Specifically, “We need to campaign among Hispanic, black, Asian, and gay Americans and demonstrate we care about them, too. [Young and low income people were included elsewhere.] We must recruit more candidates who come from minority communities. But it is not just tone that counts. Policy always matters.”  The Report abounds in lines such as “We’ve [Republicans] chased the Hispanic voter out of his natural home.” Inclusion might even require filling party positions by quota and rebranding the GOP the Growth and Opportunity Party.”

But absent from the outreach was the one group whose future mobilization holds the greatest promise for a GOP victory — whites especially white males. This is the pandering that dare not speak its name and its omission is especially odd since today’s Democratic Party has a lock on targeted constituencies, e.g., African Americans, gays, pro-abortion women among others. Note well, we are not speaking of some white nationalism akin to re-taking “a white” country. This is about promoting measures no different than those policies targeting minority groups, e.g., improved access to higher education.

Intentions aside, the inclusionary tactic seems futile and almost guaranteed to alienate the Republican ideological core. A savvy elected official surely knows that when seeking votes, hunt where the ducks are, and today’s ducks are white Republicans, not the handful of gays or pro-abortion women.
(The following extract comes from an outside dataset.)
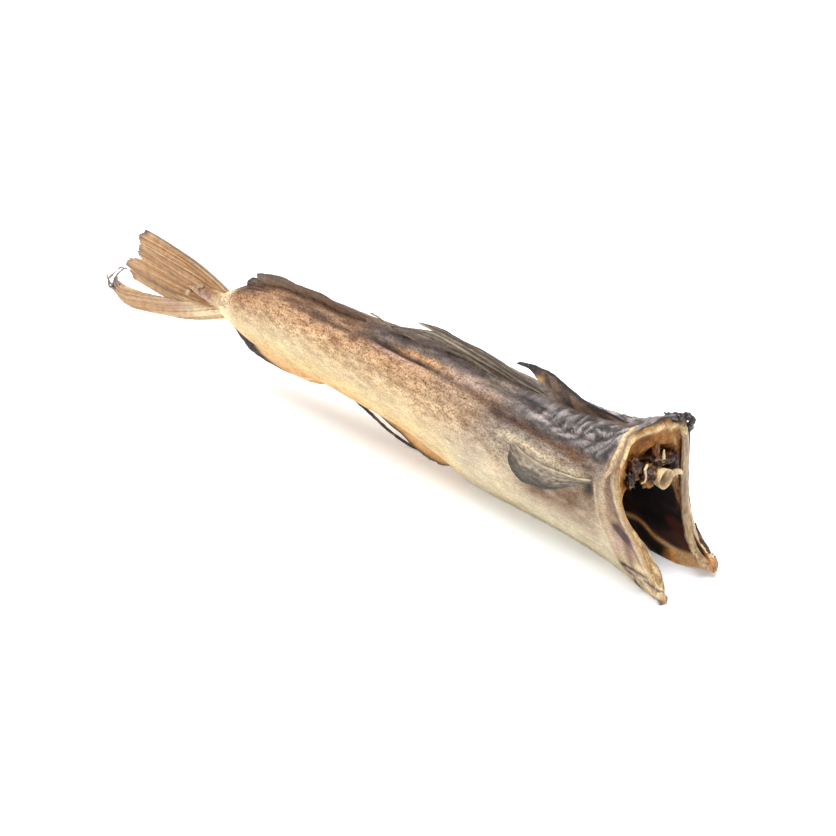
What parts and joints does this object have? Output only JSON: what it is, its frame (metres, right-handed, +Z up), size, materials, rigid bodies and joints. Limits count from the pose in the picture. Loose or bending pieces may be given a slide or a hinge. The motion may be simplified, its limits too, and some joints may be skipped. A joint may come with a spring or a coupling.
{
  "type": "stockfish, a whole headless air-dried cod",
  "caption": "Stockfish: a whole headless cod dried hard in the air, gut cavity open, resting on its belly flaps with fins and frayed tail.",
  "frame": {"origin": "centre of the footprint's bounding box, on the surface the fish rests on", "axes": "+X from the tail toward the neck opening, +Y toward the fish's left flank, +Z up through its back"},
  "size_m": [0.6156, 0.0778, 0.1282],
  "materials": {
    "skin": "matte",
    "bone": "satin"
  },
  "bodies": {
    "root": {"body": "skin", "backbone": "bone", "collar_bone_left": "bone", "collar_bone_right": "bone"}
  },
  "joints": []
}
A small sampling of statistics make this whites-are-the-ducks strategy apparent (these data are culled from various sources, see here here here and here). Overall, Romney received 59% of the white vote in 2012, a far cry from the 64% share from Reagan’s victory in 1984. Moreover, even as America becomes more diverse, whites still comprise 72% of the electorate. The most telling statistic is that in 2012 whites cast seven million fewer votes than they did for the lackluster John McCain. By comparison, blacks increased their turnout by 300,000 and Latinos by 1.7 million.

Evidence from battleground states is even more depressing for the GOP.  Romney lost Ohio by 2% and received 57% of the white vote (whites comprise 79% of the Ohio electorate). If Romney had captured 59% of the white vote in Ohio (his national average among whites) he would have carried Ohio. Ditto for Iowa, where whites are 93% of the electorate. Here he received a paltry 51% of the white vote and thus lost the state by five percentage points. In sum, If Romney could have matched Reagan in attracting whites, 2012 would have been a GOP landslide.

So, why the Report‘s glaring omission? Let me suggest that appealing to whites as “an ethnic group” is now taboo, and the prohibition exists regardless of the appeal’s economic allure or similarity to appeals made to other demographic groups.. Such electoral rhetoric automatically certifies the advocate as racist, a nutcase, xenophobic and, worst of all, hateful.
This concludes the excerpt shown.